Jimmie Rivers And The Cherokees – Brisbane Bop (1995)
“This picked up where Jimmy West and Speedy Bryant left off. The music on this collection was recorded, I think, in the early 1960s, and was inspired by Jimmy and Speedy, although these guys took it to another level.
“Once again, what they were doing sounds like it came from another planet. I got it when Big Sandy & His Fly-Rite Boys were opening for Son Volt. Their guitar player [Ashley Kingman] recommended it to me, and I’m glad he did. Incredible stuff.”
Joe Carson – Hillbilly Band From Mars (2002)
“Joe Carson was from Texas, and he died in a tragic car accident [in 1964 at the age of 27]. He started making records when he was still very young – I think he was around 15. He made some of the best country records in existence, but for whatever reason, he never really found his footing and didn't become very well known. I don't believe he toured that much.

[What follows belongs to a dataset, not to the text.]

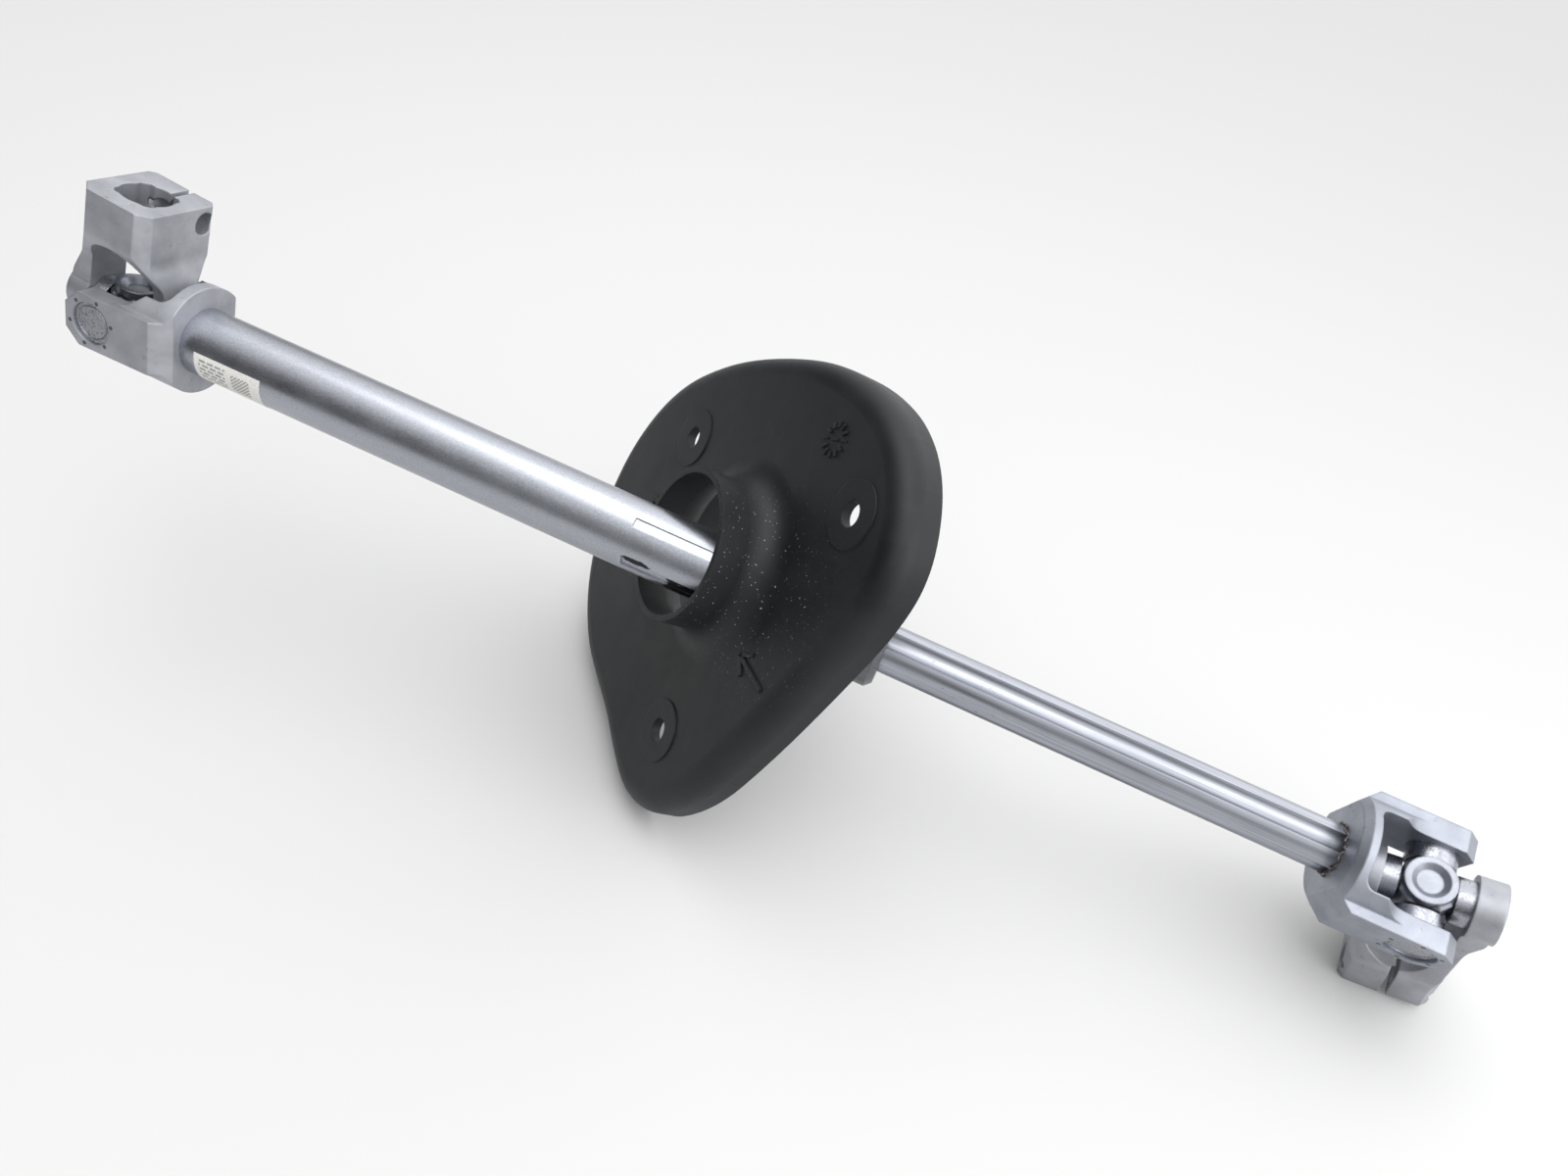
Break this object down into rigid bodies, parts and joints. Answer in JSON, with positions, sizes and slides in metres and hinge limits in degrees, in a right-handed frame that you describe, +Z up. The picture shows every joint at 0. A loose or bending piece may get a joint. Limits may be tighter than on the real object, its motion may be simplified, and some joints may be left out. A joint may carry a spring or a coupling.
{
  "type": "intermediate steering shaft",
  "caption": "Telescopic steering shaft with a cardan joint and clamp yoke at each end, and a lobed rubber bulkhead boot threaded on its tube.",
  "frame": {"origin": "on the ground, below the centre of the assembly's box", "axes": "+X runs along the shaft from the end with the tube to the end with the inner shaft, +Z up as it rests on the boot's rim and the lower clamp yoke"},
  "size_m": [0.5478, 0.1602, 0.1864],
  "materials": {
    "tube_zinc": "satin zinc-plated drawn tube",
    "yoke_grey": "forged steel with a matt silver-grey coating",
    "fork_bright": "forged steel, satin",
    "shaft_steel": "cold-drawn steel, bright",
    "cap_steel": "pressed steel, satin",
    "hard_steel": "hardened and ground",
    "glide_nylon": "moulded nylon",
    "cross_steel": "forged steel, matt, ground journals",
    "cup_steel": "drawn steel, lightly pitted",
    "seal_rubber": "matt black rubber",
    "label_paper": "white paper label",
    "boot_rubber": "matt black moulded rubber"
  },
  "bodies": {
    "tube": {"outer_tube": "tube_zinc", "upper_tube_yoke": "yoke_grey", "upper_tube_yoke_cups": "cup_steel", "upper_tube_yoke_needles": "hard_steel", "upper_tube_yoke_seals": "seal_rubber", "glide_sleeve": "glide_nylon", "tube_end_cap": "cap_steel", "wiper_seal": "seal_rubber", "tube_label": "label_paper", "rubber_boot": "boot_rubber"},
    "upper_cross": {"upper_cross": "cross_steel"},
    "upper_clamp": {"upper_clamp_yoke": "yoke_grey", "upper_clamp_yoke_cups": "cup_steel", "upper_clamp_yoke_needles": "hard_steel", "upper_clamp_yoke_seals": "seal_rubber"},
    "shaft": {"inner_shaft": "shaft_steel", "stop_ring": "hard_steel", "lower_shaft_yoke": "fork_bright", "lower_shaft_yoke_cups": "cup_steel", "lower_shaft_yoke_needles": "hard_steel", "lower_shaft_yoke_seals": "seal_rubber"},
    "lower_cross": {"lower_cross": "cross_steel"},
    "lower_clamp": {"lower_clamp_yoke": "yoke_grey", "lower_clamp_yoke_cups": "cup_steel", "lower_clamp_yoke_needles": "hard_steel", "lower_clamp_yoke_seals": "seal_rubber"}
  },
  "joints": [
    {"name": "upper_fold", "type": "hinge", "parent": "tube", "child": "upper_cross", "pos_m": [-0.2497, -0.02524, 0.13582], "axis": [0.0411, -0.9693, 0.2424], "range_deg": [0, 190]},
    {"name": "upper_swing", "type": "hinge", "parent": "upper_cross", "child": "upper_clamp", "pos_m": [-0.2497, -0.02524, 0.13582], "axis": [0.9659, -0.0236, -0.2578], "range_deg": [-11, 11]},
    {"name": "shaft_slide", "type": "slide", "parent": "tube", "child": "shaft", "axis": [0.986, 0, -0.167], "range_m": [-0.03, 0.036]},
    {"name": "lower_fold", "type": "hinge", "parent": "shaft", "child": "lower_cross", "pos_m": [0.25018, -0.02524, 0.05114], "axis": [-0.0619, -0.9287, -0.3656], "range_deg": [-23, 167]},
    {"name": "lower_swing", "type": "hinge", "parent": "lower_cross", "child": "lower_clamp", "pos_m": [0.25018, -0.02524, 0.05114], "axis": [0.9856, -0.1146, 0.1241], "range_deg": [-3, 21]}
  ]
}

“He did have his admirers, though. George Jones was a fan, and at one point the two of them got together and disappeared on a bender for a few days. There’s a little bit of George in his sound, and some John Lee Horton, too. He might never have found his real place in the business, but he was certainly talented.”
Willie Nelson – Crazy: The Demo Sessions (2003)
“The incredible thing about this record is that you get to witness Willie in his development during the early days. It’s all pretty special.”
"It's another side of Willie. Some of it’s really stark and unadorned, just Willie and a guitar. I think the original purpose of some of these recordings was for Willie to document some songs for his publishing company. Others songs have Willie with a stripped-down band, which I think it great. It's interesting to hear him when he was just developing his craft. He was already so talented before hardly anybody knew who he was."